The Assemblies of God is the largest Pentecostal denomination in the world. In 1908, missionaries arrived in South Africa from William Seymour's Azusa Street mission. Some of these missionaries organized a group that would eventually grow to becoming a part of the Assemblies of God. By 1936 this branch of the Assemblies of God was a mostly black denomination. The Assemblies of God preach of Healing, miracles, as well as the holy spirit baptism, like many other Pentecostal denominations. One major difference from other Pentecostal denominations is that the Assemblies of God believe in the Trinity, that people should be baptised "in the name of the father, the son, and the holy spirit", rather than being Oneness, where you are baptised in the name of Jesus.

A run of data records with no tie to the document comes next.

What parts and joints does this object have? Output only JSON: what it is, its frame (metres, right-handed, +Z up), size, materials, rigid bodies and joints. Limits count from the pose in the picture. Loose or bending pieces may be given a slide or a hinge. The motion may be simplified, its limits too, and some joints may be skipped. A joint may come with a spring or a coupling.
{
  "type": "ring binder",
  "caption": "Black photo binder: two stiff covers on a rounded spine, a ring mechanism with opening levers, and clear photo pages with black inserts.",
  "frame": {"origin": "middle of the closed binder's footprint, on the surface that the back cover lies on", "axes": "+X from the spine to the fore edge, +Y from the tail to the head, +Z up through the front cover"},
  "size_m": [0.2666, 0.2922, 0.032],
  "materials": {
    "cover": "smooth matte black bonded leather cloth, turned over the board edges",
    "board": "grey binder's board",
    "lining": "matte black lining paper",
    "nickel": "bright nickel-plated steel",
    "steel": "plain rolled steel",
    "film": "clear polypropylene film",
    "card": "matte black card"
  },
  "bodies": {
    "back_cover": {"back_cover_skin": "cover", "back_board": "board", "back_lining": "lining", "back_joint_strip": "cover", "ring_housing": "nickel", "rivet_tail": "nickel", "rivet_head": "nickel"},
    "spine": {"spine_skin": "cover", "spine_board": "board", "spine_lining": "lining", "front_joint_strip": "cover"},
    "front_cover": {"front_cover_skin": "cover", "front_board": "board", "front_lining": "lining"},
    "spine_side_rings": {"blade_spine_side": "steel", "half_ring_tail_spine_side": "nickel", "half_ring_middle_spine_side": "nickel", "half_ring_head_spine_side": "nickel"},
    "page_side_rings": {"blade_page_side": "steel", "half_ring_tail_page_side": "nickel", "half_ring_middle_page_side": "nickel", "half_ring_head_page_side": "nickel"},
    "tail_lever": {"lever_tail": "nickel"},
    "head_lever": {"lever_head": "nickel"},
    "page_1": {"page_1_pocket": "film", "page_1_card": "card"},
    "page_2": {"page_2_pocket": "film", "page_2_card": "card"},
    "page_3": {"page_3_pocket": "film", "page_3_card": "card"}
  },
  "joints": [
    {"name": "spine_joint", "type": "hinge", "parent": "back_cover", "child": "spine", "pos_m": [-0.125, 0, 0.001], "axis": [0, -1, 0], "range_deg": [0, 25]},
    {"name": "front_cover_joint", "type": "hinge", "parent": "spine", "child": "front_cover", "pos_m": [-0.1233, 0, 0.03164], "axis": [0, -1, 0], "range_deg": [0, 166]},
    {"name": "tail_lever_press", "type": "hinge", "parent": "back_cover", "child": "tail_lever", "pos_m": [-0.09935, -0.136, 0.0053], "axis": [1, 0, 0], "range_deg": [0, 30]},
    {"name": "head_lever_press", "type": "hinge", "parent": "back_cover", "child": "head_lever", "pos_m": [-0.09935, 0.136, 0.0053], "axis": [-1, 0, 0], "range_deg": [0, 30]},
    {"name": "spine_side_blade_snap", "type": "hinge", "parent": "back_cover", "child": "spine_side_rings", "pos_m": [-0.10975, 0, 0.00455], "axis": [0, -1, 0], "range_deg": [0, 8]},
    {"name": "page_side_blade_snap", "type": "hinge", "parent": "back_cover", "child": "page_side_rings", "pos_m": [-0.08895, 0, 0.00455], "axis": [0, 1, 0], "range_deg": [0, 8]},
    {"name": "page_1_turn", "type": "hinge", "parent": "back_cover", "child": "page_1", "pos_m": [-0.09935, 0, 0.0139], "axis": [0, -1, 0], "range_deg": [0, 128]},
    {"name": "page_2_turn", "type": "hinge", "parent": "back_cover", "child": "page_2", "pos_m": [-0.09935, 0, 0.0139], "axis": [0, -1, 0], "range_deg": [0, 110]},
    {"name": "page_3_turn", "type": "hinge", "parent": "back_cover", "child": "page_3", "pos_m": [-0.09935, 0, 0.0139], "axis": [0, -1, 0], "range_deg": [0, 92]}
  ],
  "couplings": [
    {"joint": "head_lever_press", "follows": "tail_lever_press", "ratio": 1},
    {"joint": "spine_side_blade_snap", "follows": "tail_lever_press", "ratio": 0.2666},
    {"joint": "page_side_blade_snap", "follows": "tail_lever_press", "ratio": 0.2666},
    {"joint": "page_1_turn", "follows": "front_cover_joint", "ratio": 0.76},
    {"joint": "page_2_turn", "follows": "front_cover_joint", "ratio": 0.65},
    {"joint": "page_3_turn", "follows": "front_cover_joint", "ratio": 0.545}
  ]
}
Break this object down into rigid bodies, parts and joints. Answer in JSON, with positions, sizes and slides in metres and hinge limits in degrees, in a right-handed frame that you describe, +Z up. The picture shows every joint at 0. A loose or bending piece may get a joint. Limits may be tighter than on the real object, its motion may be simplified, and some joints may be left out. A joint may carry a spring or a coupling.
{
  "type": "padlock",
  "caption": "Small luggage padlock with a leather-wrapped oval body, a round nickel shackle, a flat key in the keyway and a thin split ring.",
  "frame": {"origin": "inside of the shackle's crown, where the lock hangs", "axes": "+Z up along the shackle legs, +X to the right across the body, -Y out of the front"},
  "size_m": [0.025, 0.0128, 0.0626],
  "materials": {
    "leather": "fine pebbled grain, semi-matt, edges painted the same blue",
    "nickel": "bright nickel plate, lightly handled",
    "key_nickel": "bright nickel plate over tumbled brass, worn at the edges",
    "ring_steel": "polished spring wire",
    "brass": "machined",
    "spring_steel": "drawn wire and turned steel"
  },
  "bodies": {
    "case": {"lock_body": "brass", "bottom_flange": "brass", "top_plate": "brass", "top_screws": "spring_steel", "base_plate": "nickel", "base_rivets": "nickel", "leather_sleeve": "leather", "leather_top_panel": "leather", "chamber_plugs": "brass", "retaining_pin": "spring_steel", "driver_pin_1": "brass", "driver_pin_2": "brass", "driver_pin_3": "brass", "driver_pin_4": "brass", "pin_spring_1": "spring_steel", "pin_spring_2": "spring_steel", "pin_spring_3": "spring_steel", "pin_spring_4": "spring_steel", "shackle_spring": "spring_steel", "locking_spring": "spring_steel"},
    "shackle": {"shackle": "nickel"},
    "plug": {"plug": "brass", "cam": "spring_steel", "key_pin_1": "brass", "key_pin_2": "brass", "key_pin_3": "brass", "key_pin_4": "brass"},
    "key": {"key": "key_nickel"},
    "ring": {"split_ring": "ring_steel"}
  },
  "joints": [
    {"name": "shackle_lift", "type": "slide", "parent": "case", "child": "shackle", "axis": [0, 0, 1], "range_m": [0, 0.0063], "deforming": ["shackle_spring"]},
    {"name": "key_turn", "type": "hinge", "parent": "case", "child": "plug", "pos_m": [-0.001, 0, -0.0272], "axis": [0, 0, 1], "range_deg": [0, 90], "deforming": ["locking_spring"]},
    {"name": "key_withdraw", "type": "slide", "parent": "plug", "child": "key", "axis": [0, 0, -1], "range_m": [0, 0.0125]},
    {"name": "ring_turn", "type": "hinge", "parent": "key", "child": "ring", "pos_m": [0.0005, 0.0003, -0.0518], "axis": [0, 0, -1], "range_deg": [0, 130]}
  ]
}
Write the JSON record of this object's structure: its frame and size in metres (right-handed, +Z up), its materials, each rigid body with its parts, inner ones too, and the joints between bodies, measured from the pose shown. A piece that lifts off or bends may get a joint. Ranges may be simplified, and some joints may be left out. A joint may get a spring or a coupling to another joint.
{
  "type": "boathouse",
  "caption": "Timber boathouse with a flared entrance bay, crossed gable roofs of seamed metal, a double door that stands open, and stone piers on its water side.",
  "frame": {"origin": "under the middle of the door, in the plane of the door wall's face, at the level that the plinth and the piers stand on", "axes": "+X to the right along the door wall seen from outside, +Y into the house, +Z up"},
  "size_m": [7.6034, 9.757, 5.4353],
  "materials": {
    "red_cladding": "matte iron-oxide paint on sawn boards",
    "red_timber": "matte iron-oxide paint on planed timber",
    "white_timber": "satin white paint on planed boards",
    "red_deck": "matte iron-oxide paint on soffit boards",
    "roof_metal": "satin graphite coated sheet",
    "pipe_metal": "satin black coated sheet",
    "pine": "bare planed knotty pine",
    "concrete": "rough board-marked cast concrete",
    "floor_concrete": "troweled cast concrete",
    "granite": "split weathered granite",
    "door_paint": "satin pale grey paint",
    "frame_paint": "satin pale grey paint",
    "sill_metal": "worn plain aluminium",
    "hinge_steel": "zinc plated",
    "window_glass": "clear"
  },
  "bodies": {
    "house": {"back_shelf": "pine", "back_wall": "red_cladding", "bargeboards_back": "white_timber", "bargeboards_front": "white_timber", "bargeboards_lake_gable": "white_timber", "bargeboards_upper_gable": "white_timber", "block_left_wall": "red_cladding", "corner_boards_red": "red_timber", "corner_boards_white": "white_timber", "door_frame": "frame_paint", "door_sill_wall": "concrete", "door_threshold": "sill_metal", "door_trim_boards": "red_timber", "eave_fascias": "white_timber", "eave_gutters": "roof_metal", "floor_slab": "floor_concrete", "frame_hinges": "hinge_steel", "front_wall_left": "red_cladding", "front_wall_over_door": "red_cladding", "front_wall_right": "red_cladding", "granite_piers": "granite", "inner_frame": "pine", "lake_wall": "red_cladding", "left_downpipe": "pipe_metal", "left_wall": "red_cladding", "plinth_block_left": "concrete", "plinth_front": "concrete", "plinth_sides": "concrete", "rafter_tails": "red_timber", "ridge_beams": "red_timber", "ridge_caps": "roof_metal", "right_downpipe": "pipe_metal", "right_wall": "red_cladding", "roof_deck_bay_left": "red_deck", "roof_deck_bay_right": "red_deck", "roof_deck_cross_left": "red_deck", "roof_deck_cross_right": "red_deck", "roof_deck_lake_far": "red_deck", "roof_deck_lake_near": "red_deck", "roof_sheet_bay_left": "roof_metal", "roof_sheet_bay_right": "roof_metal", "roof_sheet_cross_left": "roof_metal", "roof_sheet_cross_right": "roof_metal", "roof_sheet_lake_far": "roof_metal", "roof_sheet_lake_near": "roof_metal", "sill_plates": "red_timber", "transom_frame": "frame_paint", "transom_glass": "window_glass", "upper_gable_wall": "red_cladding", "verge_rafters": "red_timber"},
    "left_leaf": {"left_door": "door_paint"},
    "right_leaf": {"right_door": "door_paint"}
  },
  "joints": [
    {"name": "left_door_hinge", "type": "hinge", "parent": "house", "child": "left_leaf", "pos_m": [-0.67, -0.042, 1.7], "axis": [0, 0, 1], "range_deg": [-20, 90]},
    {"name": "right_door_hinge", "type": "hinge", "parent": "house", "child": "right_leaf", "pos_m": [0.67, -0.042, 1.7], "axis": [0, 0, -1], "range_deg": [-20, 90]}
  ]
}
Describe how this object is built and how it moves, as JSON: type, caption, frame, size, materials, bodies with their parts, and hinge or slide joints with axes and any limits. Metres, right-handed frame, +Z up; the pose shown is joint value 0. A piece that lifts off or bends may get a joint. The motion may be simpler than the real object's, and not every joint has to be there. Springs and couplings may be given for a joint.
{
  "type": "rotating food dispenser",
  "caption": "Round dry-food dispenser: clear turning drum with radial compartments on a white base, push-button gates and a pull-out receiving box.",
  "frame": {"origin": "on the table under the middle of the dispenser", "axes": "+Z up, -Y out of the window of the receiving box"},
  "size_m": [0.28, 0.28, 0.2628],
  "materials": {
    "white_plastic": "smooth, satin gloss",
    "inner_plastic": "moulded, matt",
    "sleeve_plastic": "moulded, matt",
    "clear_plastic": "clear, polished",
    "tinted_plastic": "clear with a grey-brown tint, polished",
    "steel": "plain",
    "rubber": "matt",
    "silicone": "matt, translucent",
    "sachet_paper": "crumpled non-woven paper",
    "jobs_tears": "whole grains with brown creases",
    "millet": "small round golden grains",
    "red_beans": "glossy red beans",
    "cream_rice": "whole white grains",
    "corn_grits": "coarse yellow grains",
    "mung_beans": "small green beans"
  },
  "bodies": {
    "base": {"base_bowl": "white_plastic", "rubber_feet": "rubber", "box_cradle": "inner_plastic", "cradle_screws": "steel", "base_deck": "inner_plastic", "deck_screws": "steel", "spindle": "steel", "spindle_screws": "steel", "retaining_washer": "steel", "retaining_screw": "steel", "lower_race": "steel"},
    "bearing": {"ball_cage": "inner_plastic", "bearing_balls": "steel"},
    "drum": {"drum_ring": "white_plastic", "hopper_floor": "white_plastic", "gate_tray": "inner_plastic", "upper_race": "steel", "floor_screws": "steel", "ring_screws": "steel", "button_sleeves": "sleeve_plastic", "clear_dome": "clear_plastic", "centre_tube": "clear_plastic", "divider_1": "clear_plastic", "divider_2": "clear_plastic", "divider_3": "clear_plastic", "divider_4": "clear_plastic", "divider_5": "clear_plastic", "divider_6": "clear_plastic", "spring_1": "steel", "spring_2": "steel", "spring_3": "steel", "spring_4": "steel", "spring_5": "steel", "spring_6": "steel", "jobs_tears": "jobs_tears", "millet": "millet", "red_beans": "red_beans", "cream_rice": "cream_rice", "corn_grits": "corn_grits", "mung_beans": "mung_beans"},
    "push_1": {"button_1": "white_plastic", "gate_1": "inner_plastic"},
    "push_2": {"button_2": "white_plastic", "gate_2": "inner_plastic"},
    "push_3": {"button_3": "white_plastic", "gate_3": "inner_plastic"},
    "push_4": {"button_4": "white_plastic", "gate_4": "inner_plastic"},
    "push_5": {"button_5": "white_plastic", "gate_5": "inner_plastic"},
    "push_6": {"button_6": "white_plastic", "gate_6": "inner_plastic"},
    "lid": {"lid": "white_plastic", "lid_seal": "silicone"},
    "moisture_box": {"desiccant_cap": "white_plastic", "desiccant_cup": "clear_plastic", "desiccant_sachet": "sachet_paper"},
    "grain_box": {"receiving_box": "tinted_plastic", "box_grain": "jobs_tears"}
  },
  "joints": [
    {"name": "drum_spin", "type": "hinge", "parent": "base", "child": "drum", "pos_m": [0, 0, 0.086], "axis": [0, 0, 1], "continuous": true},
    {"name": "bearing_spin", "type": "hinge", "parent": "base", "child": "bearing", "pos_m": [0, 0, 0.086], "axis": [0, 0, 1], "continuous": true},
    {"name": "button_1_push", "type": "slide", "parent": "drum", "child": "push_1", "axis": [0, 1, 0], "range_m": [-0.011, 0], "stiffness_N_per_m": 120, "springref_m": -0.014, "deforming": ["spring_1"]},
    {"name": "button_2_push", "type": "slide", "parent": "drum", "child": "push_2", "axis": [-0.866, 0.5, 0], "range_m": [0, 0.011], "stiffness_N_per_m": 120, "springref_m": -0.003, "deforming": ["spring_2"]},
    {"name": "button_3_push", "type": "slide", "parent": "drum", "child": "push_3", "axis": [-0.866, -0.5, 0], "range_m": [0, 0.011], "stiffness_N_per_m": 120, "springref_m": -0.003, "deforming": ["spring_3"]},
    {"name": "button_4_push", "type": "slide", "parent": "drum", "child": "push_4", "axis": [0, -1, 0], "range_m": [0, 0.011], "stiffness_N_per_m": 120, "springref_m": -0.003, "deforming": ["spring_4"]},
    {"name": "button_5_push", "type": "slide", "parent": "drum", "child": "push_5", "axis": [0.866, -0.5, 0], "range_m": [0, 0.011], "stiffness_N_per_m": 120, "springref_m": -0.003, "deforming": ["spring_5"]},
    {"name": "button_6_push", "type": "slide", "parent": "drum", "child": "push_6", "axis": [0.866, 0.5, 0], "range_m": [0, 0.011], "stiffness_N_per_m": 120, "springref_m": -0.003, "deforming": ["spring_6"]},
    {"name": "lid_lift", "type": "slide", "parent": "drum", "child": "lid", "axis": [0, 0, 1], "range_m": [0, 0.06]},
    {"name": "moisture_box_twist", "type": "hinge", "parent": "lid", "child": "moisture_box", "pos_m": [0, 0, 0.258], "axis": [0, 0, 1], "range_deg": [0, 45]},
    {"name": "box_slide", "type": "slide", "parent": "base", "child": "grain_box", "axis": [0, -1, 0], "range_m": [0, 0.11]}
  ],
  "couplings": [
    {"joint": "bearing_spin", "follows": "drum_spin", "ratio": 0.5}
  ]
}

=== Full Gospel Church of God in South Africa (Volle Evangelie Kerk Van Suid-Afrika... before 2005)===

In 1909, George Bowie was sent by the Bethel Pentecostal Assembly to South Africa. In 1910 the Pentecostal mission began. This would eventually become the Full Gospel Church of God in South Africa. The Full Gospel Church of God teach of integrity, prophecy, empowering members and leaders to operate within biblical standards, and are contemporary yet remain faithful to their Pentecostal origins.

=== The Universal Church of the Kingdom of God ===

The Universal Church of the Kingdom of God(UCKG) was established in 1977 in Brazil and began spreading to Africa in the 1990s. The UCKG, led by Edir Macedo, sent missionaries to most countries within Africa, as well as many outside. The first bishop to be sent to South Africa, Marcelo Crivella, which was near the end of apartheid, preached of equality between the whites and blacks. South Africa is among the few countries in Africa where the UCKG succeeded the most. The UCKG preaches about prosperity, exorcisms, and healing which form the basis for their faith.